The essence of Brunswik Symmetry can be summarized as stating that any structural relation estimated between a predictor and a criterion variable must be carefully specified according to which respective level of psychometric aggregation of the predictor variable is presumed to directly influence which respective level of psychometric aggregation of the corresponding criterion variable. This is because all levels in each hierarchy will be connected indirectly and they will therefore all be mutually inter-correlated. According to the principle of Brunswik Symmetry, the magnitude of the structural relation will be maximized when both the predictor variable and criterion variable are operationalized at the same level of psychometric aggregation, representing their corresponding levels within their respective constitutive hierarchies. Following this recommendation is also wise because different causal dynamics might apply at different hierarchical levels of biological and behavioral organization (Figueredo et al., 2007, 2011).
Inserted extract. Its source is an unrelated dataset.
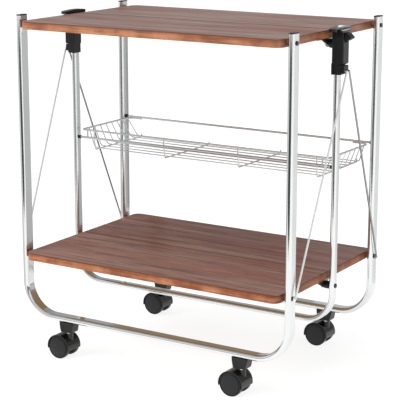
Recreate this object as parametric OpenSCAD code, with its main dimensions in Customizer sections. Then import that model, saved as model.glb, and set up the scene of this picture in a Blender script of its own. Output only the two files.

Thus, when relating our multivariate construct for Military Technology to our multivariate construct for Sociopolitical Complexity, we do not attempt to predict the aggregate for latter from the disaggregated individual manifest indicators of the former (e.g., cavalry), but instead, we predict one latent common factor from the other. Both of these constructs were developed using principal axis factoring (PAF) and estimated using unit-weighted factor (UWF) scoring. This preserves the Brunswik Symmetry between corresponding constructs at the same level of psychometric aggregation. The same is true for the inclusion of the multivariate construct for the Military Technology Differentiation-Integration and the Sociopolitical Differentiation-Integration factors. The Military Technology Differentiation-Integration factor was then used as mediators for the structural relation between the Military Technology and the Sociopolitical Complexity factors. Afterwards, we tested the effect of the Sociopolitical Complexity factor, as well as all the previous latent variables in the cascade model, on the Sociopolitical Differentiation-Integration factor.

Appendix 4. Type 1 multilevel selection and type 2 multilevel selection

Originally advanced by Heisler and Damuth (1987), and most thoroughly articulated by Okasha (2009), MLS has been described as two types of phenomena: MLS1 and MLS2 (Damuth & Heisler, 1988; Hertler et al., 2020; Okasha, 2009). MLS1 posits that phenotypes and their corresponding fitness values are properties of individuals rather than of groups. Consequently, selection operating at the level of groups is analytically defined by MLS1 as produced by the synergistic effects of group membership on individual-level fitness values. MLS1 considers genes to operate as the ultimate replicators and considers both individuals and groups to operate as vehicles for those genes (Hertler et al., 2020; see also Dawkins, 1976). In MLS1, individual fitness gains may be potentiated by group membership, such as those achieved by forming coalitions for the purpose of competing with other similarly constituted groups, where the added strength in numbers facilitates the victory of some groups over others. Nevertheless, MLS1 still assesses any gains in fitness resulting from this kind of cooperative enterprise at the level of the individual group member.

Alternatively, MLS2 posits that phenotypes and fitness values can also be described as properties of groups, in addition to remaining properties of the individuals within the groups. Groups are then thought to spawn other (“daughter”) groups and thus also operate as replicators (Damuth & Heisler, 1988; Heisler & Damuth, 1987; Hertler et al., 2020; Okasha, 2009). Regrettably, although some persuasive empirical evidence has been presented for the existence of MLS1, we are not aware of any conclusive empirical evidence ever presented for the existence of MLS2 (Hertler et al., 2020). Thus, the predictions tested in the present paper are derived exclusively from MLS1 theory and not from MLS2.